BigramTokenizer <-function(x) unlist(lapply(ngrams(words(x), 2), paste, collapse = " "), use.names = FALSE)
TrigramTokenizer <- function(x) unlist(lapply(ngrams(words(x), 3), paste, collapse = " "), use.names = FALSE)
freq_df <- function(tdm){
freq <- sort(rowSums(as.matrix(tdm)), decreasing=TRUE)
freq_df <- data.frame(word=names(freq), freq=freq)
return(freq_df)
}
unigram <- removeSparseTerms(TermDocumentMatrix(corpus), 0.9999)
unigram_freq <- freq_df(unigram)
bigram <- removeSparseTerms(TermDocumentMatrix(corpus, control = list(tokenize = BigramTokenizer)), 0.9999)
bigram_freq <- freq_df(bigram)
trigram <- removeSparseTerms(TermDocumentMatrix(corpus, control = list(tokenize = TrigramTokenizer)), 0.9999)
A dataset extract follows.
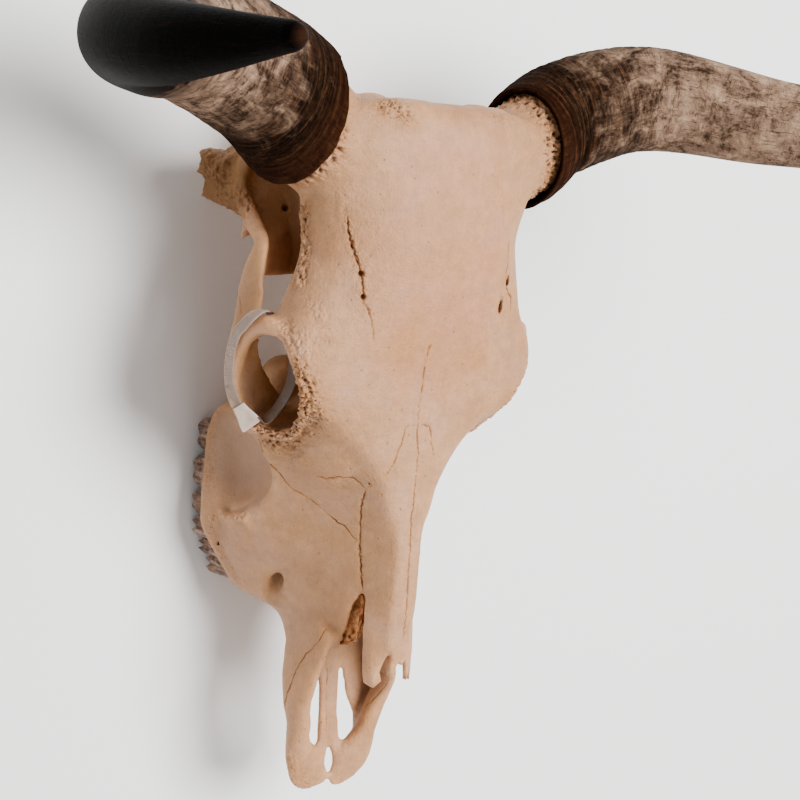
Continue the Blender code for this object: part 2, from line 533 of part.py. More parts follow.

trigram_freq <- freq_df(trigram)
ggplot(unigram_freq[1:10,], aes(reorder(word,-freq),freq, fill=word)) + geom_bar(stat="identity") +
labs(x="words", y="Frequency") + ggtitle("10 most common Unigrams") +
theme(legend.position = "none", axis.text.x = element_text(angle = 45, size = 12, hjust = 1))
ggplot(bigram_freq[1:10,], aes(reorder(word,-freq),freq, fill=word)) + geom_bar(stat="identity") +
labs(x="words", y="Frequency") + ggtitle("10 most common Bigrams") +
theme(legend.position = "none", axis.text.x = element_text(angle = 45, size = 12, hjust = 1))
ggplot(trigram_freq[1:10,], aes(reorder(word,-freq),freq, fill=word)) + geom_bar(stat="identity") +
labs(x="words", y="Frequency") + ggtitle("10 most common Trigrams") +
theme(legend.position = "none", axis.text.x = element_text(angle = 45, size = 12, hjust = 1))
We just finish the initial exploratory analysis. The next will be to build a predictive model that gonna help us predict the next word using the most frequent options. he algorithm will then be deployed in a Shiny app and will suggest the most likely next word after a phrase is typed.